Emulsifiers are those substances which have the function to keep water and oils bound together in a lotion; this is possible because the emulsifier has a double affinity (it is both hydrophilic and lipophilic) and therefore the two, otherwise, immiscible liquids stay together.
This double affinity however is not the same for all the emulsifiers: so to say, some emulsifiers are more hydrophilic and others are more lipophilic.

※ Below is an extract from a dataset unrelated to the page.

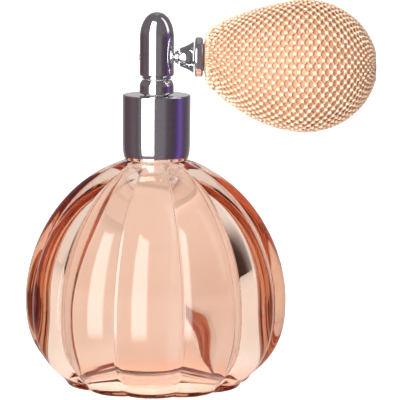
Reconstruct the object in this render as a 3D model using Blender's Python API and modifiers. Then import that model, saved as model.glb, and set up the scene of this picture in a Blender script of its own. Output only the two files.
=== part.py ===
"""Perfume bottle: a lobed glass bottle with a squeeze-bulb atomizer head.

The bottle's axis is Z, its base stands on z = 0, and the bulb points along +X.
Sizes below are in millimetres; the mesh functions turn them into metres.
Turned pieces are profiles of (radius, height), listed down the outer side and
then up the inner side.
"""
import math

import bmesh
import bpy
from mathutils import Matrix, Vector

MM = 0.001
MERGE = 0.00002
GAP = 0.3

# Glass bottle
LOBES = 12
STEPS_PER_LOBE = 4
LOBE_START = math.radians(-17.0 - 90.0)
GROOVE_RATIO = 0.932
GLASS_MIDDLE = 25.3
GLASS_GLOBE = (39.4, 43.45, 1.85, 31.1, 2.6)
HOLLOW_GLOBE = (31.5, 38.2, 2.0, 25.4, 4.6)
FOOT_RADIUS = 25.0
SHOULDER_RADIUS = 9.3
SHOULDER_HEIGHT = 67.0
CAVITY_FLOOR = 3.0
CAVITY_TOP = 61.5
NECK_RADIUS = 6.6
BORE_RADIUS = 5.0
NECK_TOP = 78.0

# Screw thread between the neck and the closure
THREAD_PITCH = 2.4
THREAD_TURNS = 1.5
THREAD_BEAD = 0.45
NECK_THREAD_RADIUS = NECK_RADIUS + 0.15
NUT_BORE = 7.65
NUT_THREAD_RADIUS = NUT_BORE - 0.05
THREAD_BOTTOM = 71.6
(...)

The value of this proportion is called HLB (“hydrophilic-lipophilic balance”).
[If you wish to skip the more technical part… just skip it 😀 bit more down I will make things very simple 😀 for the others of you, however, who wish to learn things little bit more in detail… well, keep reading 😀 ]
The HLB value goes from 0 to 20 and it is a numerical representative of the hydrophilic and lipophilic tendencies of the material.
I have found many schemes to sum up the different properties of an emulsifier according to its HLB but, to be very honest, they were so different from each other and mostly confusing therefore I have decided to sum them up in what seems to be the common basic idea:
if the HLB is between 0-3 then it is considered more a thickening agent than an emulsifier and it is strongly lipophilic.
If the HLB is between 3-6 this emulsifier is lipophilic and will be good if you want to make a W/O (don’t freak out and keep reading 😀 ).
If the HLB is between 8-16 this emulsifier is more hydrophilic and will be good for an O/W .
What do W/O and O/W mean?
The emulsions which result from combining oils and water can be of different kinds: for example an O/W (read “oil in water”) emulsion can form, where the oil is the dispersed phase while the water is the dispersion medium; or a W/O (read “water in oil”) emulsion can form, where the water, this time, is dispersed in the oil (there are also other possible emulsions like W/O/W or O/W/O but in case I will make another post in the future).
[The most common type of emulsion however is the oil in water]
So generally emulsifiers are more hydrophilic or lipophilic and in our cream (an O/W cream), to have a very stable emulsion, we should use two emulsifiers: one hydrophilic (the most important, therefore in higher percentage) and one lipophilic (or a lipophilic co-emulsifier).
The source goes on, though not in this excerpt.